Annyhoo-- I used some spinners between old barrel rim and etagere frame, and also between the elements of bright color I hung inside of it with clear stretchy bead (1mm & 1.5mm) string so all can turn with breeze. The colored things I found are from  the new crop of Christmas ornaments at Michael's craft store. (NO- it's not even Halloween yet- but,  I have found the really cool stuff goes fast. I look forward to the Christmas shopping season b/c you can find crazy wacky stuff everywhere! Can use for art! Somehow people become really whimsical and over-the-top colorful at Christmastime and I am ready to pounce. Need any purple velvet thingy-ma-whozits? Better get 'em now, before the penitent season rolls around.)
The dangly things are anodized aluminium molded like starbursts of incredibly saturated lime, turquoise, fuchsia, and orange. I  tied a crystal ball on the bottom of each one too-- the stars conveniently had a top and bottom hole and Michael's had these wonderful faceted beads the size of filberts.
Photo does not quite capture the zesty understated presence. It's not a real flashy sculptural thing but it has a not-too-invasive presence as it stands in its little nature zone bordered by the brick edge. I like it!

Monday, October 12, 2009

Flowers among weeds



These photos are two weeks old-- if my blog was a gerbil it would be dead with its feet in рдеे air because I have not gotten back to it in all this 
time. Writing about creating is very different from the actual doing of it. For one thing it is hot as balls this week,  damp and muggy and its really hard to maintain squirrel-like energy. So I push it and don't care that I am sweaty and have paint all over me. Rather than sitting in a nice cool cafe blithely blogging on I have been in the actual space making room for art.  What I have been doing is painting, and cleaning as I go to manage chaos--- just grabbing on to the next chunk of the whole as I finish each  little piece.
      The gallery space has progressed since these photos were taken. Tom has covered the wall of the loft with some maple paneling saved from another project, adding polish and crisp clean to an area that was raw sheetrock and studs. I am attacking every nook and cranny with the paintbrush and every wide space with a roller. My goal is to cover it all--- somehow. Each time I open a can I consider for a minute  what the previous color  wants. What do colors want? Like in W.J.T. Mitchell's book What Do Pictures Want?  I am trying to get loose from expectaions and see fresh.

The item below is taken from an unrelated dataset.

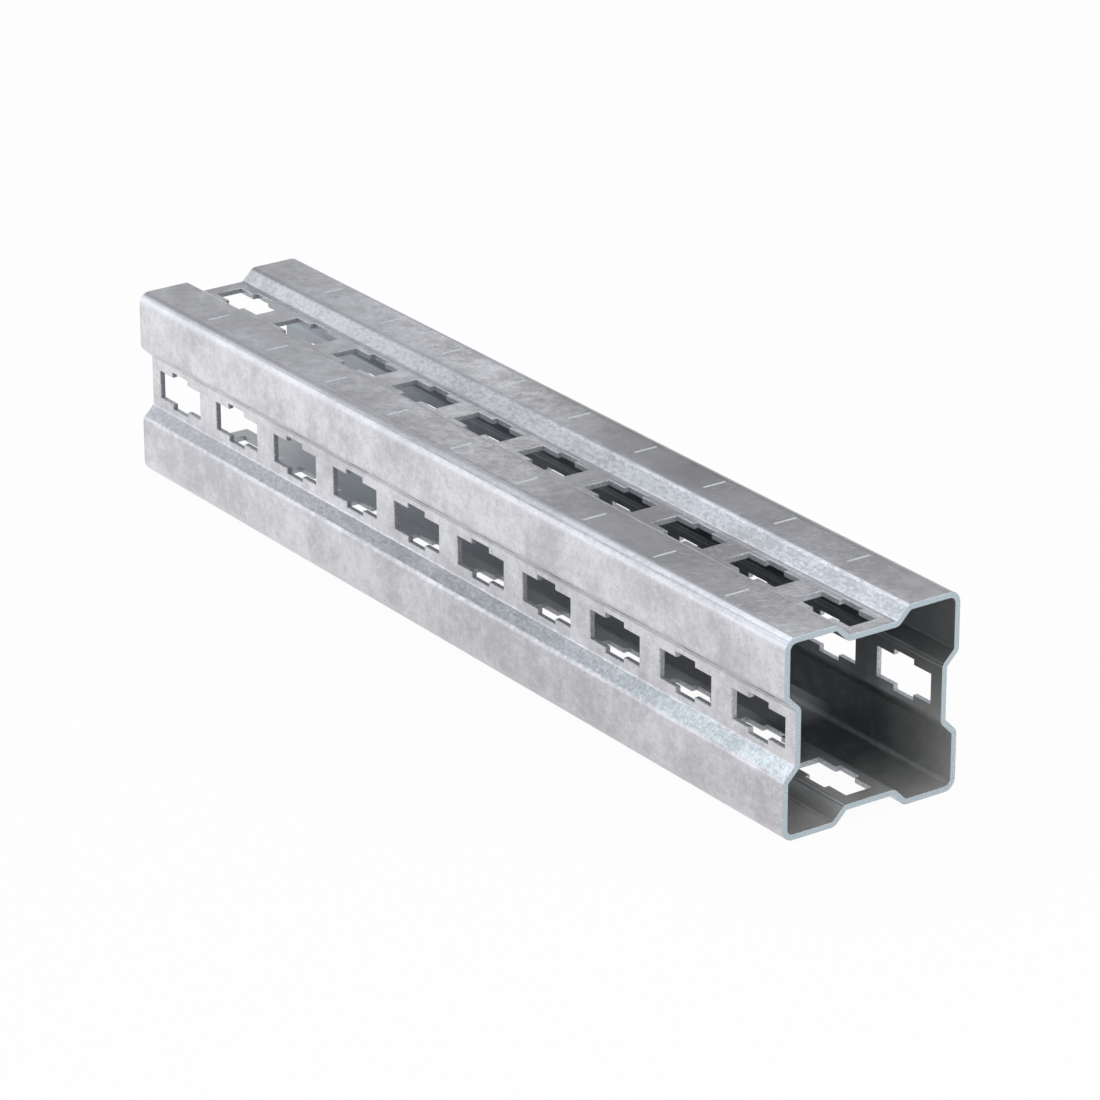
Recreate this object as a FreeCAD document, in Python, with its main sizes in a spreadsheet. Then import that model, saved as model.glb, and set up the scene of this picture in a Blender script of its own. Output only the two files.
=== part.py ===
# Square galvanised steel framing profile with a recessed, slotted middle on all four sides.
#
# One length of roll-formed steel strip. Its square section has rounded corners, and in the
# middle of each side the wall steps inwards by two slanted flanks. The sunk floors carry
# cross-shaped slots at a fixed pitch, in line on all four sides. Halfway between the slots,
# short notches scored across both strips of the top side mark the pitch.
#
# The profile lies along X with its underside on the XY plane, midway between its ends.
# Sizes are in millimetres.
import FreeCAD, Part
import math
import os

import Sketcher
from FreeCAD import Rotation, Vector

NODE = "channel_profile"

# The driving dimensions. Each one can be changed by itself.
DRIVING = [
    ("profile_length", 500, "cut length along X"),
    ("outer_width", 90, "over the outer strips, both ways"),
    ("wall", 2.6, "strip thickness with its zinc"),
    ("corner_inside", 3, "inside radius of the four corners"),
    ("bend_inside", 1.5, "inside radius of the bends beside the recess"),
    ("recess_mouth", 36, "width of the recess between its sharp outer edges"),
    ("recess_depth", 6, "step of the floor below the outer strips"),
    ("flank_angle", 45, "slope of the flanks against the strips, in degrees"),
    ("slot_pitch", 50, "slot to slot along X"),
    ("slot_length", 35.5, "long arms of the cross, end to end along X"),
    ("slot_width", 13.5, "across the long arms"),
    ("notch_length", 13, "short arms of the cross, along X"),
    ("notch_width", 18.5, "short arms of the cross, end to end"),
    ("mark_length", 12, "scored mark, across the strip"),
    ("mark_width", 1.4, "scored mark, along X at the surface"),
    ("mark_depth", 0.6, "scored mark, down to its sharp bottom"),
]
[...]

Monday, September 28, 2009

The creative process


What is your creative process?
For me it is an inspiration, a chewing over how, and a search for what to shape to make it happen. I sort of don't know--- never know--- exactly what will evolve, but the decisions are engrossing, and sorting through trajectories is part of it. If I find just the right thing to satisfy some part of the concept then touching that thing calls for something else. I like designing spaces and this activity easily lures my mind away from frustrating situations. When I start to follow a mental picture I get in a flow and time bends and I just make something. Each project has a life of its own. It starts with a germ of an idea and becomes very practical, and constantly challenging as I search for the next step...

Sculpture shopping


I have an idea for a sculpture for one of the the front garden beds. These are two brick semi-circles about 18" deep, filled with  rich soil and a tangle of herbs and wild plants. Barry built them years ago, so they have had a long time to get shaggy. I am inspired by some feather-topped canes growing  in the one closest to the porch. What I imagine is a wire folly,  pergola, obelisk-- a tall pointy thing-- in scale with the height of the grasses that reach  about ten feet. I check out a mini version of my concept at Home Depot's garden center. 60 bucks, too neat, manufactured and regular-looking and it's only four feet tall. Tallahassee Nurseries probably has a larger version, of mock-Victorian iron (love it) and it's undoubtedly several hundred dollars. Art to me is about re-purposing so I hunt for materials. My idea is more of a twist at first, and I can vividly picture it but can't imagine what to use to make it or where to get the ingredients. I wish I was a welder with an old iron works to rummage. I see a giant warped upside-down tomato cage, rising to a point with a garden gazing ball on top. This unit will nestle right into the existing foliage, but still be arresting. I want to enhance and highlight, to play up what is already established plant-wise, not scrape away everything to start over with bare dirt like a roadway construction project.
This pile in above photo is at Ron Macon's perpetual yard sale extravaganza in Greensboro, two I-10 exits west of Tally. What I discovered there changed my concept somewhat. Three perfect 12-foot pieces of thin rusted re-bar, not so heavy as to be impossibly unwieldy and also flexible (important). I spotted some equally weathered metal bands off an old barrel lying nearby. These will be graduated circles to lash the three poles to, forming a tripod. Not twisty like I first thought, but not totally stiff either. I am flexible too, I realize and I can adapt my design to the materials at hand. It is more important to make something than just dream and wait. I also found a bundle of flexible wires I can use to weave with. Oh, and an old gas-cooker base that I could paint a bright color. This might fit near the top of the sculpture, with three bold  metal squiggles like  hooks that I could attach some curly wires to, threaded with big glass beads to catch the light.